Has he found any other interesting or unusual objects?
“Maybe,” he said. “But I wouldn’t know. I just throw them on the fire.”
He doesn’t listen to the radio or watch television, he said, and was unaware of the furore.
And for Mr Ferrier and other islanders, the global spotlight has taken them aback.
Reunion, a sleepy volcanic outcrop 400 miles east of Madagascar, is unused to this attention. The 850,000 inhabitants live from agriculture — sugar cane plantations carpet over half the agricultural land on this 40-mile long island — and from tourism.
One — calling himself only Mr Periamagom — in a cowboy hat and white shirt was convinced that the wreckage had washed up on his isle.
“They found two bottles on Friday,” he said conspiratorially. “And they were definitely from the plane, because they were special drinking water given to pilots to keep them awake during long flights.”
The two local police standing nearby smiled and rolled their eyes.
For the past four days the beach has been abuzz with activity; on Friday around a dozen police were out on patrol, while helicopters hovered overhead. Local people took it upon themselves to fly drones over the waves in the hope of spotting more debris.
Scientists say there are several plausible scenarios in which ocean currents could have carried a piece of debris from the plane to the island.
But Australian search authorities, who are leading the Indian Ocean hunt for the aircraft some 2,500 miles from Reunion, said they were confident the main debris field was in the current search area.
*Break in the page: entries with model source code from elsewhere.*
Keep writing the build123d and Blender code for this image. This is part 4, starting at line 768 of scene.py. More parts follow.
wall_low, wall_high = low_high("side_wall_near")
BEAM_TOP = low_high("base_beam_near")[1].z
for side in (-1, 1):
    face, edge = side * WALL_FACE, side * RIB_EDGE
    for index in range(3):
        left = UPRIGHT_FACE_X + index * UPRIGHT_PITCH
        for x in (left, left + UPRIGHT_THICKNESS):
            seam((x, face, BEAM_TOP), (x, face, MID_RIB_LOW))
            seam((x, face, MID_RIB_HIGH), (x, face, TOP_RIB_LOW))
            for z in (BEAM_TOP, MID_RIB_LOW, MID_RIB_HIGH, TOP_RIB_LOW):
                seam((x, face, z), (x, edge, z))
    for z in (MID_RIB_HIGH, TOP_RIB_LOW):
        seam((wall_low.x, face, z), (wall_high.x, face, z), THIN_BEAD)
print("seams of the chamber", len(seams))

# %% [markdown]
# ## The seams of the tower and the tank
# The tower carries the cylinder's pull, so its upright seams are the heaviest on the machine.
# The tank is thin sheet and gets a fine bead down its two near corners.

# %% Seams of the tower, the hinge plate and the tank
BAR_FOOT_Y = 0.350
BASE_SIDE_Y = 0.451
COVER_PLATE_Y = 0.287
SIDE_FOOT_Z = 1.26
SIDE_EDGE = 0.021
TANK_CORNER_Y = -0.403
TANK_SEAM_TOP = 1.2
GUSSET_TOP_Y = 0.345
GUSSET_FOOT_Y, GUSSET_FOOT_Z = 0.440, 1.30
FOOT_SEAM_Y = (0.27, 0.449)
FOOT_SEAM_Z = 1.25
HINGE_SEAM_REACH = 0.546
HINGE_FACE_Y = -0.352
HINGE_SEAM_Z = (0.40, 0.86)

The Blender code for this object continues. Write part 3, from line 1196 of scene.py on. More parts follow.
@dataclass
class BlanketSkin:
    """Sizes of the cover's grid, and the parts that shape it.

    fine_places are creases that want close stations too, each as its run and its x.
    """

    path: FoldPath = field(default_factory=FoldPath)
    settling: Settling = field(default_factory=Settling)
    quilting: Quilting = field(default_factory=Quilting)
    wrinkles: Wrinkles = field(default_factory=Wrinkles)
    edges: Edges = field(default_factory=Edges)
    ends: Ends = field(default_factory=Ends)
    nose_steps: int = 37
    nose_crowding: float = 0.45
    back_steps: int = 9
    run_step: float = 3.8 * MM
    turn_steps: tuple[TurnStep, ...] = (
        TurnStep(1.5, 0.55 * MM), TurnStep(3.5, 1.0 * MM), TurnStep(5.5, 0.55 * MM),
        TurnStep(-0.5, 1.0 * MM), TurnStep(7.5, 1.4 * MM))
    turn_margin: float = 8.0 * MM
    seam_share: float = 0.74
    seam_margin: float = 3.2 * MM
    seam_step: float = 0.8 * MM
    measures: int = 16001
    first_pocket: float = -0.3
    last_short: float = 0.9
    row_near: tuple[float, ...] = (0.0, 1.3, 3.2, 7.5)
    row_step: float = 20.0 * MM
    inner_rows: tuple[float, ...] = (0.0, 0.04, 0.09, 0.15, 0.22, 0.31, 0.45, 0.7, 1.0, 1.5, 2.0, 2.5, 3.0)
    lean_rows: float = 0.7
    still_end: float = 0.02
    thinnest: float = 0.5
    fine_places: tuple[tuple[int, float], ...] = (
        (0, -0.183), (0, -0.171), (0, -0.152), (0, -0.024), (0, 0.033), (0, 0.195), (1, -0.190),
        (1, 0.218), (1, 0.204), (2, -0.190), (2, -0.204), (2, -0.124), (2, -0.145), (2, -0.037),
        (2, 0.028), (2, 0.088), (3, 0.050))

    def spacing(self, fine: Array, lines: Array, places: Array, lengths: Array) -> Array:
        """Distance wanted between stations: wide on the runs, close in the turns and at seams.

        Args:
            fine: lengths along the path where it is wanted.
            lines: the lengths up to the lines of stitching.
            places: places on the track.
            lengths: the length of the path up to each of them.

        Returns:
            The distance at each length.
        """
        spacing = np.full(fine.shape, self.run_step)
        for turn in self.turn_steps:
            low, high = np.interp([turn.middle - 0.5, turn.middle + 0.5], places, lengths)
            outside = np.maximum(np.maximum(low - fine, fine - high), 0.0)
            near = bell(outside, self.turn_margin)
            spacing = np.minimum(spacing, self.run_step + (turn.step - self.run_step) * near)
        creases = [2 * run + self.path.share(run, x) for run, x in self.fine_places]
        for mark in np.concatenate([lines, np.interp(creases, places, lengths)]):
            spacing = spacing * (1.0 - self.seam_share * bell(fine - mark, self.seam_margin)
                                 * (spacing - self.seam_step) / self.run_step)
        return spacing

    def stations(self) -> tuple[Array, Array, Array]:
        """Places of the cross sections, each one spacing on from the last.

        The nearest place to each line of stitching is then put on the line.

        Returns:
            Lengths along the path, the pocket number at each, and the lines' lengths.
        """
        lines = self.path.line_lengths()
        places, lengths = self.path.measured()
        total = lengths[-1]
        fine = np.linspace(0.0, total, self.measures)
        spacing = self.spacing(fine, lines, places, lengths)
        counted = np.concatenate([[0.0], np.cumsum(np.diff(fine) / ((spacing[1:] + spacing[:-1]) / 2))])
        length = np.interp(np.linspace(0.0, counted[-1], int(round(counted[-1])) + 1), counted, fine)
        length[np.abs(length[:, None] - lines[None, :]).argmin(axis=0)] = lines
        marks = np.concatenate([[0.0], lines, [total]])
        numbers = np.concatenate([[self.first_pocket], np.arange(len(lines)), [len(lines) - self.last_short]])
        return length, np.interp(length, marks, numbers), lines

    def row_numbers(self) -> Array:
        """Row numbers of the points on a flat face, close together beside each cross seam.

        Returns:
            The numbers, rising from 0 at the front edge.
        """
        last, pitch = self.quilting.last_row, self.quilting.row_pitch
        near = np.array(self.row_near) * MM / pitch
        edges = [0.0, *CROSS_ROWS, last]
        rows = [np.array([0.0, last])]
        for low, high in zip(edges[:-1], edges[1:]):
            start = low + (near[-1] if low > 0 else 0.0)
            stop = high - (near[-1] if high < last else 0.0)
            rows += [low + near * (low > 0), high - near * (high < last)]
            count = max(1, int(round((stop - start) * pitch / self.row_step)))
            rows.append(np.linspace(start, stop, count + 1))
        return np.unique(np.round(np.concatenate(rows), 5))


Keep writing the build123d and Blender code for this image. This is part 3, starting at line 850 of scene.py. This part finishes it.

Martin Dolan, chief commissioner of the Australian Transport Safety Bureau, which is leading the search for the jet, said the discovery did not mean other parts would start washing up on the island.
“Over the last 16 or 17 months, any floating debris would have dispersed quite markedly across the Indian Ocean,” he said.
And by yesterday the beach was beginning to empty again.
“In the month of May, if I had realised, there would have been even more bits,” said Mr Ferrier. “There was a lot of evidence on the beach. But the sea took it away.
“I think they’ll find more, though,” he added. “I’ve seen quite a lot — and I wasn’t even looking.”